Unit 8200 (, Yehida shmone -Matayim- "Unit eight - two hundred") is an Israeli Intelligence Corps unit of the Israel Defense Forces responsible for clandestine operation, collecting signal intelligence (SIGINT) and code decryption, counterintelligence, cyberwarfare, military intelligence, and surveillance. Military publications include references to Unit 8200 as the Central Collection Unit of the Intelligence Corps, and it is sometimes referred to as Israeli SIGINT National Unit (ISNU).  It is subordinate to Aman, the military intelligence directorate.

The unit is composed primarily of 18–21 year olds. As a result of the youth of the soldiers in the unit, and the shortness of their service period, the unit relies on selecting recruits with the ability for rapid adaptation and speedy learning. Afterschool programs for 16–18 year olds, teaching computer coding and hacking skills, also serve as feeder programs for the unit. Former Unit 8200 soldiers have, after completing their military service, gone on to founding and occupying top positions in many international IT companies and in Silicon Valley.

According to the Director of Military Sciences at the Royal United Services Institute, "Unit 8200 is probably the foremost technical intelligence agency in the world and stands on a par with the NSA in everything except scale."

History
Unit 8200 was established in 1952 using primitive surplus American military equipment. Originally, it was called the 2nd Intelligence Service Unit and then the 515th Intelligence Service Unit. In 1954, the unit moved from Jaffa to its current base at the Glilot junction.

According to Peter Roberts, the Director of Military Sciences at the Royal United Services Institute, "Unit 8200 is probably the foremost technical intelligence agency in the world and stands on a par with the NSA in everything except scale. They are highly focused on what they look at — certainly more focused than the NSA — and they conduct their operations with a degree of tenacity and passion that you don't experience elsewhere."

Overview
Unit 8200 is the largest unit in the Israel Defense Forces, comprising several thousand soldiers. It is comparable in its function to the United States' National Security Agency and is a Ministry of Defense body just as the NSA is part of the United States Department of Defense.

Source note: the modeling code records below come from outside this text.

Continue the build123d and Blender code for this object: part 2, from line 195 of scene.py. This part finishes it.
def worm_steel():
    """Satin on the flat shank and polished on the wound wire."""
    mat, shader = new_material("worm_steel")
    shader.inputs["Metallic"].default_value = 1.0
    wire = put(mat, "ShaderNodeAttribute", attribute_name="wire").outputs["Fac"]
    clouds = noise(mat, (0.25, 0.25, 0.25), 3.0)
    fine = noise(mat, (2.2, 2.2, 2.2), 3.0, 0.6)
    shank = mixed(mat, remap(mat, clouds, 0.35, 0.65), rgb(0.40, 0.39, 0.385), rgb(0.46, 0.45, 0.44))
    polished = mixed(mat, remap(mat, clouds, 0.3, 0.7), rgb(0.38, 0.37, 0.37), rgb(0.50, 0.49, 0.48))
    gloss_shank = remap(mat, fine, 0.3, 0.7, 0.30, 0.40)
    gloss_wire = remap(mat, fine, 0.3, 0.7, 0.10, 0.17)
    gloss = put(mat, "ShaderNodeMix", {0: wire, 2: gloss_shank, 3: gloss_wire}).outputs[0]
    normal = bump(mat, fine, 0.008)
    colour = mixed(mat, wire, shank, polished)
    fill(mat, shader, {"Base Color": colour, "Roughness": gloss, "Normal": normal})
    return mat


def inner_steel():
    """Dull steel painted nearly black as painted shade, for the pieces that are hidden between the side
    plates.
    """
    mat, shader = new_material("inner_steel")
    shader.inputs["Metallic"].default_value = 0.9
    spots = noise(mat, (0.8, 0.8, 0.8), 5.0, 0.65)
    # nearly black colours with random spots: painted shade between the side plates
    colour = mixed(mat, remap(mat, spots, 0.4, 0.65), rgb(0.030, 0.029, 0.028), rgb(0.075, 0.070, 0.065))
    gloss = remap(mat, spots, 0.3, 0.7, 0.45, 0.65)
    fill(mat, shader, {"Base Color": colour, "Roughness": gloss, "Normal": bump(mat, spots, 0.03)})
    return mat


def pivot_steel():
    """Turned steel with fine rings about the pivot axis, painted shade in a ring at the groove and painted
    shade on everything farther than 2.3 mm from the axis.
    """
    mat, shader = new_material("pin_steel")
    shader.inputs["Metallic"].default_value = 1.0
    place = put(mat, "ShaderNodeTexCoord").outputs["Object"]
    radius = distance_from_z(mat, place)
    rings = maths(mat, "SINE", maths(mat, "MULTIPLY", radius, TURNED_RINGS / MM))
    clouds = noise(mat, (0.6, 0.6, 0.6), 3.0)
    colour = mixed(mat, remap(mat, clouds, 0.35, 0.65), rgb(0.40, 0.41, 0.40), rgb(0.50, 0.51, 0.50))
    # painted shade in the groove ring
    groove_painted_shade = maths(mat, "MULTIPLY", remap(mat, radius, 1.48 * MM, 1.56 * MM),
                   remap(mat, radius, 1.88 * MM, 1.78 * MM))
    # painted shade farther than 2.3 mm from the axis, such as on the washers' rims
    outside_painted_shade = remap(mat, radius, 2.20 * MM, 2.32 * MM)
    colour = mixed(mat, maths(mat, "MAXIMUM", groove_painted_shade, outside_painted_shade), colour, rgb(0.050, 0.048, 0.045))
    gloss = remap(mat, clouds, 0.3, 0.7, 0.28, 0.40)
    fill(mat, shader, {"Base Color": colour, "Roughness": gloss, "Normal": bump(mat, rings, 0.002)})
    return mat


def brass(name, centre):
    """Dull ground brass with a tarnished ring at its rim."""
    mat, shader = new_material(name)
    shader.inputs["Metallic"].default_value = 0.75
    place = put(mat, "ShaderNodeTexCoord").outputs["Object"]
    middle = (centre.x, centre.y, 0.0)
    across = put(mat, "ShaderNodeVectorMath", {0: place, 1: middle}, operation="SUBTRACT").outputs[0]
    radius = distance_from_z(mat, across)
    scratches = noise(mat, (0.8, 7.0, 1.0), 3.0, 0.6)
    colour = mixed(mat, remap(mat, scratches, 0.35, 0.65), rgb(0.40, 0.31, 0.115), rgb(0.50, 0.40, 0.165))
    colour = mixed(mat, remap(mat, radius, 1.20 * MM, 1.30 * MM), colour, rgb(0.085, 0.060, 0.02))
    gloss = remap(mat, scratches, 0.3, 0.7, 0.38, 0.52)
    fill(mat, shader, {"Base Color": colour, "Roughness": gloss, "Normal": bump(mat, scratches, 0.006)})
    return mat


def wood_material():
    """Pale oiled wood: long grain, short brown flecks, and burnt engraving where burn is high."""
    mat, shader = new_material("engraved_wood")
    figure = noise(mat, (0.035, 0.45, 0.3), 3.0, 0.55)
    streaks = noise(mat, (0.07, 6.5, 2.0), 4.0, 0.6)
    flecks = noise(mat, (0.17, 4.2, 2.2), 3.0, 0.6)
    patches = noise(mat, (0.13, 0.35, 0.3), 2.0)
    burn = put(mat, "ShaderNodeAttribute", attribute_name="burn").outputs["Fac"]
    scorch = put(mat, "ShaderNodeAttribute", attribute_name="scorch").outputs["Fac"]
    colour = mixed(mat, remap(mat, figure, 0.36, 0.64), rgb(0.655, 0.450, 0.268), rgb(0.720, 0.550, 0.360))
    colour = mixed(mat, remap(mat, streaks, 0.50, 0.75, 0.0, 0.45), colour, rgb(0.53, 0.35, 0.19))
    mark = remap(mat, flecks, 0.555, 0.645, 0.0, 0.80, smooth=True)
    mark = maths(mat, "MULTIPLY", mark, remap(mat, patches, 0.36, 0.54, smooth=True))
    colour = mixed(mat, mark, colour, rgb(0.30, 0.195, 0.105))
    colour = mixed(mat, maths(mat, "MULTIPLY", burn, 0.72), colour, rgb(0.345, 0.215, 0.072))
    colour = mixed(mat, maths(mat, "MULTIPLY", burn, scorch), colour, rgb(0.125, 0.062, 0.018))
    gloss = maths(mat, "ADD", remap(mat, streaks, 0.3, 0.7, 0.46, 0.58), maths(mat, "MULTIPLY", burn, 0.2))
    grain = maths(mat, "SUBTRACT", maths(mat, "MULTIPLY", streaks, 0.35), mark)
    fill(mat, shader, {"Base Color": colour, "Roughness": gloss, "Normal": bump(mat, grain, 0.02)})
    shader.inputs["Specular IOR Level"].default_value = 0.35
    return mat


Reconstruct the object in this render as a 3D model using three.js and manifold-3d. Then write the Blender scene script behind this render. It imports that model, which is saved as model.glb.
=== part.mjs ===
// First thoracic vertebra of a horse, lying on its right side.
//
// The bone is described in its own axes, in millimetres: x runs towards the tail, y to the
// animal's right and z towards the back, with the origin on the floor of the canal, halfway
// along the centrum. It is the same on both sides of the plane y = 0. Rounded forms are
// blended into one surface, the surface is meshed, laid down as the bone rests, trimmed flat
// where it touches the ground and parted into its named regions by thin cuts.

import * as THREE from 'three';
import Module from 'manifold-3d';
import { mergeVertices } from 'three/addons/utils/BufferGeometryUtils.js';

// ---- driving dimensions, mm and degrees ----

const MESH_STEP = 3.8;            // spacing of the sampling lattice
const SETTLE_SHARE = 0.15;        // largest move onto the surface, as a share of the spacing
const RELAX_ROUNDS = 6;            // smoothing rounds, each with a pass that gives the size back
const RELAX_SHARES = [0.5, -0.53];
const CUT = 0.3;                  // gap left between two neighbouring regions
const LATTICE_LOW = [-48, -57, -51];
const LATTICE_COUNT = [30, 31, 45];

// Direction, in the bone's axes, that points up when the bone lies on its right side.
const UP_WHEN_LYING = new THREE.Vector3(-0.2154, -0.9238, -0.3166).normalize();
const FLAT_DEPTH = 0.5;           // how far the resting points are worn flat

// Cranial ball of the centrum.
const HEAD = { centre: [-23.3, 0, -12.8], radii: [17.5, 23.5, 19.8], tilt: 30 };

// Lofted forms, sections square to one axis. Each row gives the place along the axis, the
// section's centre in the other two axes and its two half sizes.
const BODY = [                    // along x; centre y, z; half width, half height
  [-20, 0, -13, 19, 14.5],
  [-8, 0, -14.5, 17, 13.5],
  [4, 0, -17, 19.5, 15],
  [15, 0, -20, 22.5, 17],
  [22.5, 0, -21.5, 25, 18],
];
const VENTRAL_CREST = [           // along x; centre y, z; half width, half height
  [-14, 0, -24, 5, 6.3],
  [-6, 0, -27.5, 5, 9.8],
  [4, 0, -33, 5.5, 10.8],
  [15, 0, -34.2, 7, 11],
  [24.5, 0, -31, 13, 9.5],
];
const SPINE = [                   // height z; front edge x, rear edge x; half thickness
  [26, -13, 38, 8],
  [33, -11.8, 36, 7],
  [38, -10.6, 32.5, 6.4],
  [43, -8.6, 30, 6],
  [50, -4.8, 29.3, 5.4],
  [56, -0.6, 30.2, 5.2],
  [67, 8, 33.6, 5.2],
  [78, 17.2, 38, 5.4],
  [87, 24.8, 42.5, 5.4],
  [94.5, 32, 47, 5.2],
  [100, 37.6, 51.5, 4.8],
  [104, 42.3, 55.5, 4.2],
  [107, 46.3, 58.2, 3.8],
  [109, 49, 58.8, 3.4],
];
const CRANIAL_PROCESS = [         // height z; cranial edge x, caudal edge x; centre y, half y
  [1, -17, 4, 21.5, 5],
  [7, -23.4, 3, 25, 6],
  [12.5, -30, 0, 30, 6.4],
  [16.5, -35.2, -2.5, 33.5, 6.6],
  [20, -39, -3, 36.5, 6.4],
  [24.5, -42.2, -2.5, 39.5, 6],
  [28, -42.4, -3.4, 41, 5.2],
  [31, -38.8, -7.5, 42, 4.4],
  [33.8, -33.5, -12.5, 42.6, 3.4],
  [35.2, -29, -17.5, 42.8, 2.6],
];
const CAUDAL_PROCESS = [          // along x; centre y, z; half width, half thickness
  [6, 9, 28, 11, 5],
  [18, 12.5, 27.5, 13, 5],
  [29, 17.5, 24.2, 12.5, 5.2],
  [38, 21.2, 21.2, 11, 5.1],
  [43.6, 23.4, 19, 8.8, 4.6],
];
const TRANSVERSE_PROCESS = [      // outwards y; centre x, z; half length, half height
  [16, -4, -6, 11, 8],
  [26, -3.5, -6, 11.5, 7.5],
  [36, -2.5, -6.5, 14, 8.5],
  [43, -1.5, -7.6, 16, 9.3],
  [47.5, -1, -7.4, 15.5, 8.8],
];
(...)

Subordinate to Unit 8200 is Unit Hatzav (Hebrew name for Drimia ()), responsible for collecting OSINT intelligence. The unit monitors and collects military intelligence–related information from television, radio, newspapers, and the internet. The translation of various items accounts for part of what is termed "basic intelligence", which is collected by the units. According to media reports, the unit provides over half of the overall intelligence information for the Israeli Intelligence Community.

The IDF's most important signal intelligence–gathering installation is the Urim SIGINT Base, a part of Unit 8200. Urim is located in the Negev desert approximately 30 km from Beersheba. In March 2004, the Commission to investigate the intelligence network following the War in Iraq recommended turning the unit into a civilian national SIGINT agency, as is in other Western countries, but this proposal was not implemented.
 
Unit 8200 is staffed primarily by 18–21 year old conscripts. Selection and recruitment to the unit usually occurs at age 18 through the IDF screening process after high school. However, the unit also scouts potential younger recruits through after-school computer classes.  These after-school computer classes, teaching 16–18 year olds computer coding and hacking skills, sometimes act as feeder programs for the unit, with students receiving invitation letters from the IDF.

The 18-year-olds selected for the unit are primarily chosen for their ability to teach themselves and to learn very quickly as the unit will only have access to their services for a short time before their military service period ends.

Activities 

In 2010, the French newspaper Le Monde diplomatique wrote that Unit 8200 operates a large SIGINT base in the Negev, one of the largest listening bases in the world, capable of monitoring phone calls, emails, and other communications, throughout the Middle East, Europe, Asia, and Africa, as well as tracking ships. Unit 8200 also reportedly maintains covert listening posts in Israeli embassies abroad, taps undersea cables, maintains covert listening units in the Palestinian territories, and has Gulfstream jets equipped with electronic surveillance equipment.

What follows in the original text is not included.